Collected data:
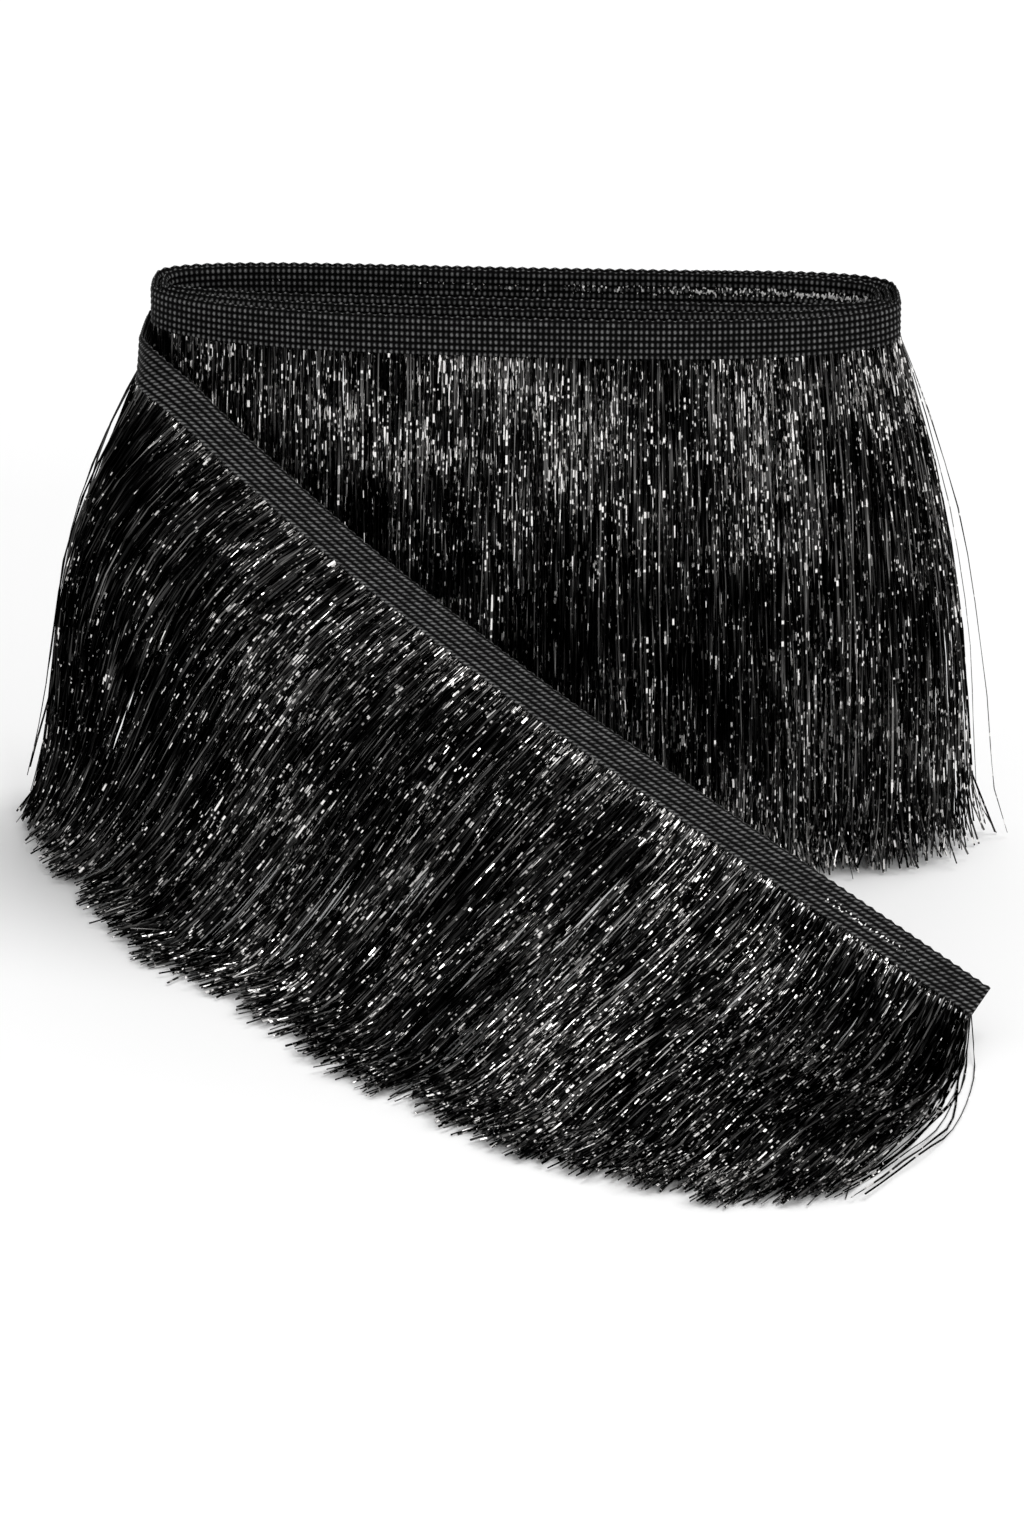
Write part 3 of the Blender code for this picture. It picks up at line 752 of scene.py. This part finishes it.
def studio():
    world = bpy.data.worlds.new("studio")
    world.use_nodes = True
    background = world.node_tree.nodes["Background"]
    background.inputs["Color"].default_value = (1.0, 1.0, 1.0, 1.0)
    background.inputs["Strength"].default_value = 0.5
    scene = bpy.context.scene
    scene.world = world
    sun = bpy.data.lights.new("overhead", "SUN")
    sun.energy = 1.7
    sun.angle = math.radians(50.0)
    lamp = bpy.data.objects.new("overhead", sun)
    lamp.location = (0.66, 0.03, 1.52)
    scene.collection.objects.link(lamp)
    aim(lamp, (0.0, 0.0, 0.0))
    light("front", (0.5, -1.7, 0.85), (0.0, 0.0, 0.05), (0.4, 0.4), 9.0)
    light("backdrop", (0.0, 2.0, 1.6), (0.0, 1.5, 0.0), (1.5, 0.6), 5.0)
    scene.view_settings.view_transform = "Standard"
    scene.view_settings.look = "None"


def camera():
    data = bpy.data.cameras.new("camera")
    data.lens = CAMERA_LENS
    data.sensor_width = CAMERA_SENSOR
    data.clip_start = 0.05
    thing = bpy.data.objects.new("camera", data)
    thing.location = CAMERA_PLACE + OFFSET
    thing.rotation_euler = (math.radians(90.0 - CAMERA_DOWN), 0.0, 0.0)
    bpy.context.scene.collection.objects.link(thing)
    bpy.context.scene.camera = thing


def place_piece(piece, node):
    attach(piece, "root")
    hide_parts(node)


def main():
    chance = np.random.default_rng(11)
    camera()
    # The hank's and the loose end's yarn share one finish, with different painted glint and painted shade profiles;
    # the loose one also has painted shade under the tape's end.
    film = yarn_finish("black_metallic_yarn", HANK_PAINTED_GLINTS, painted_shade_under_end=0.0)
    combed = yarn_finish("black_metallic_yarn_lying", LOOSE_PAINTED_GLINTS, painted_shade_under_end=1.3)
    knit = tape_finish("black_knitted_tape", slant=0.0, joined=0.25)
    rope = tape_finish("black_knitted_tape_turned", slant=1.2, joined=0.45)
    hank, hank_length = tape("tape_hank", hank_frame, 0.002, TURNS - 0.0006, hank_painted_float_glints, knit)
    loose, loose_length = tape("tape_loose", loose_frame, 0.003, 0.999, loose_painted_float_glints, rope)
    place_piece(hank, "heading_hank")
    place_piece(loose, "heading_loose")
    yarns = {}
    for name, node, plies, count, points, spread, fan in HANK_YARN:
        each = count // len(plies)
        paths = [standing_yarn(a, b, each, points, spread, fan, chance) for a, b in plies]
        yarns[name] = yarn_piece(name, np.concatenate(paths), chance, film)
        place_piece(yarns[name], node)
    for name, node, start, end, count, points in LOOSE_YARN:
        yarns[name] = yarn_piece(name, lying_yarn(start, end, count, points, chance), chance, combed)
        place_piece(yarns[name], node)
    floor()
    studio()


main()
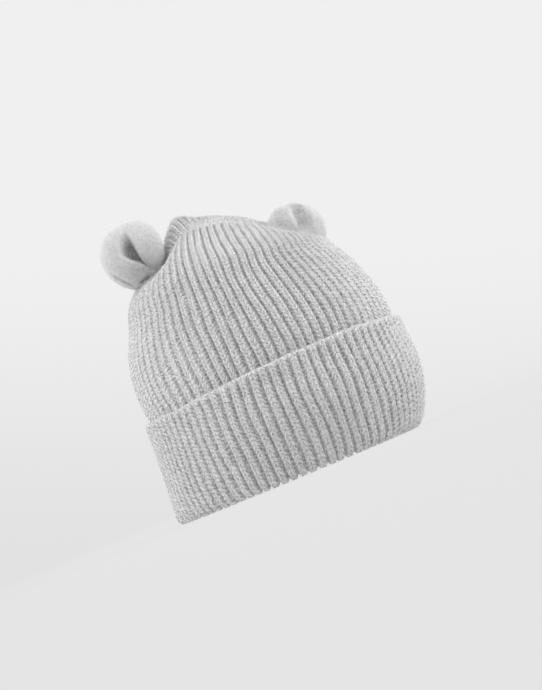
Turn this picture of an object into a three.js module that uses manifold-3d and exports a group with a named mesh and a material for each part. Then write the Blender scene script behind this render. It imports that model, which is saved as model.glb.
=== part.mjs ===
// A baby's beanie in chunky 1x1 rib knit, with a deep turned-up cuff and two small folded ears.
// Millimetres, +Z up. X runs from ear to ear, -Y is the front, and the fold of the rim stands on z = 0.
import * as THREE from "three";
import { mergeVertices } from "three/addons/utils/BufferGeometryUtils.js";
import Module from "manifold-3d";

const wasm = await Module();
wasm.setup();

// Driving sizes of the knitted tube and its closed top
const CROWN_WIDTH = 139;
const CROWN_DEPTH = 170;
const CROWN_TURN = THREE.MathUtils.degToRad(32);
const CROWN_HEIGHT = 153;
const CROWN_LEAN = 5;
const SHOULDER_HEIGHT = 113;
const KNIT_WALL = 3.5;
const RIB_PAIRS = 42;
const RIB_DEPTH = 1.8;
const SEAM_LEFT = 41;
const SEAM_RIGHT = 27;
const SEAM_SHIFT = 10;
const SEAM_GATHER = 0.76;
const SEAM_CROWDING = 6;
const SEAM_PEAK = -8;
const SEAM_DROP = 16;
const SEAM_VALLEY = 3.5;
const BACK_RISE = 9.5;
const PUFF_HEIGHT = 6;
const PUFF_PLACE = -15;
const PUFF_RADIUS = 9;
const PINCH_OUT = 8;
const PINCH_LEFT = 8;
const PINCH_RIGHT = 12;
const PINCH_WIDTH = 12;
const PINCH_LENGTH = 20;

// Driving sizes of the turned-up cuff
const CUFF_HEIGHT = 60.5;
const CUFF_WALL = 4;
const FOLD_HEIGHT = 8;
const FOLD_ROUND = 3;
const EDGE_SLOPE = 1.2;
const RIM_SETBACK = 12.5;
const RIM_TWIST = THREE.MathUtils.degToRad(6);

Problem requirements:
Return all of the above records exactly, leaving no line out.

The completed task:
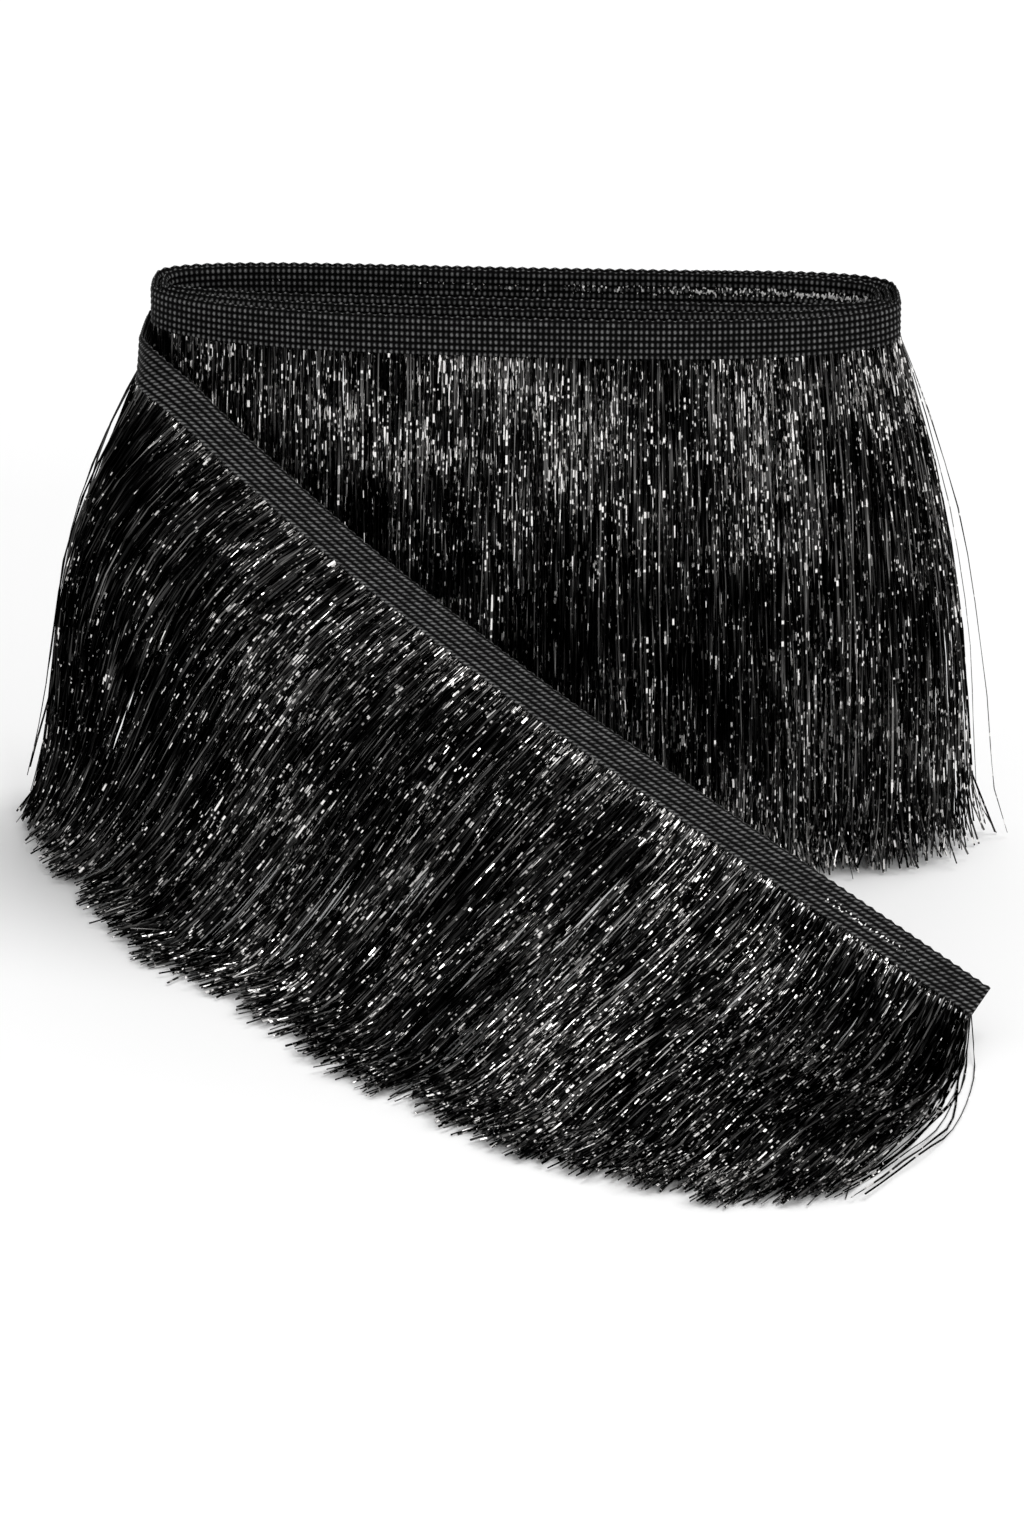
Write part 3 of the Blender code for this picture. It picks up at line 752 of scene.py. This part finishes it.
def studio():
    world = bpy.data.worlds.new("studio")
    world.use_nodes = True
    background = world.node_tree.nodes["Background"]
    background.inputs["Color"].default_value = (1.0, 1.0, 1.0, 1.0)
    background.inputs["Strength"].default_value = 0.5
    scene = bpy.context.scene
    scene.world = world
    sun = bpy.data.lights.new("overhead", "SUN")
    sun.energy = 1.7
    sun.angle = math.radians(50.0)
    lamp = bpy.data.objects.new("overhead", sun)
    lamp.location = (0.66, 0.03, 1.52)
    scene.collection.objects.link(lamp)
    aim(lamp, (0.0, 0.0, 0.0))
    light("front", (0.5, -1.7, 0.85), (0.0, 0.0, 0.05), (0.4, 0.4), 9.0)
    light("backdrop", (0.0, 2.0, 1.6), (0.0, 1.5, 0.0), (1.5, 0.6), 5.0)
    scene.view_settings.view_transform = "Standard"
    scene.view_settings.look = "None"


def camera():
    data = bpy.data.cameras.new("camera")
    data.lens = CAMERA_LENS
    data.sensor_width = CAMERA_SENSOR
    data.clip_start = 0.05
    thing = bpy.data.objects.new("camera", data)
    thing.location = CAMERA_PLACE + OFFSET
    thing.rotation_euler = (math.radians(90.0 - CAMERA_DOWN), 0.0, 0.0)
    bpy.context.scene.collection.objects.link(thing)
    bpy.context.scene.camera = thing


def place_piece(piece, node):
    attach(piece, "root")
    hide_parts(node)


def main():
    chance = np.random.default_rng(11)
    camera()
    # The hank's and the loose end's yarn share one finish, with different painted glint and painted shade profiles;
    # the loose one also has painted shade under the tape's end.
    film = yarn_finish("black_metallic_yarn", HANK_PAINTED_GLINTS, painted_shade_under_end=0.0)
    combed = yarn_finish("black_metallic_yarn_lying", LOOSE_PAINTED_GLINTS, painted_shade_under_end=1.3)
    knit = tape_finish("black_knitted_tape", slant=0.0, joined=0.25)
    rope = tape_finish("black_knitted_tape_turned", slant=1.2, joined=0.45)
    hank, hank_length = tape("tape_hank", hank_frame, 0.002, TURNS - 0.0006, hank_painted_float_glints, knit)
    loose, loose_length = tape("tape_loose", loose_frame, 0.003, 0.999, loose_painted_float_glints, rope)
    place_piece(hank, "heading_hank")
    place_piece(loose, "heading_loose")
    yarns = {}
    for name, node, plies, count, points, spread, fan in HANK_YARN:
        each = count // len(plies)
        paths = [standing_yarn(a, b, each, points, spread, fan, chance) for a, b in plies]
        yarns[name] = yarn_piece(name, np.concatenate(paths), chance, film)
        place_piece(yarns[name], node)
    for name, node, start, end, count, points in LOOSE_YARN:
        yarns[name] = yarn_piece(name, lying_yarn(start, end, count, points, chance), chance, combed)
        place_piece(yarns[name], node)
    floor()
    studio()


main()
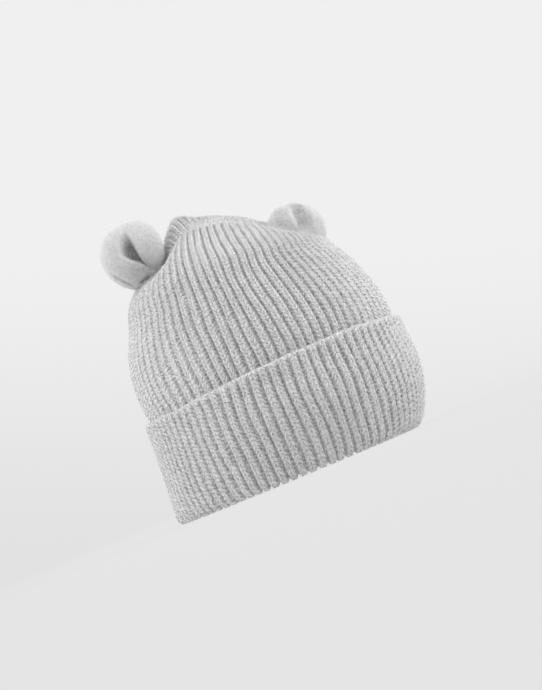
Turn this picture of an object into a three.js module that uses manifold-3d and exports a group with a named mesh and a material for each part. Then write the Blender scene script behind this render. It imports that model, which is saved as model.glb.
=== part.mjs ===
// A baby's beanie in chunky 1x1 rib knit, with a deep turned-up cuff and two small folded ears.
// Millimetres, +Z up. X runs from ear to ear, -Y is the front, and the fold of the rim stands on z = 0.
import * as THREE from "three";
import { mergeVertices } from "three/addons/utils/BufferGeometryUtils.js";
import Module from "manifold-3d";

const wasm = await Module();
wasm.setup();

// Driving sizes of the knitted tube and its closed top
const CROWN_WIDTH = 139;
const CROWN_DEPTH = 170;
const CROWN_TURN = THREE.MathUtils.degToRad(32);
const CROWN_HEIGHT = 153;
const CROWN_LEAN = 5;
const SHOULDER_HEIGHT = 113;
const KNIT_WALL = 3.5;
const RIB_PAIRS = 42;
const RIB_DEPTH = 1.8;
const SEAM_LEFT = 41;
const SEAM_RIGHT = 27;
const SEAM_SHIFT = 10;
const SEAM_GATHER = 0.76;
const SEAM_CROWDING = 6;
const SEAM_PEAK = -8;
const SEAM_DROP = 16;
const SEAM_VALLEY = 3.5;
const BACK_RISE = 9.5;
const PUFF_HEIGHT = 6;
const PUFF_PLACE = -15;
const PUFF_RADIUS = 9;
const PINCH_OUT = 8;
const PINCH_LEFT = 8;
const PINCH_RIGHT = 12;
const PINCH_WIDTH = 12;
const PINCH_LENGTH = 20;

// Driving sizes of the turned-up cuff
const CUFF_HEIGHT = 60.5;
const CUFF_WALL = 4;
const FOLD_HEIGHT = 8;
const FOLD_ROUND = 3;
const EDGE_SLOPE = 1.2;
const RIM_SETBACK = 12.5;
const RIM_TWIST = THREE.MathUtils.degToRad(6);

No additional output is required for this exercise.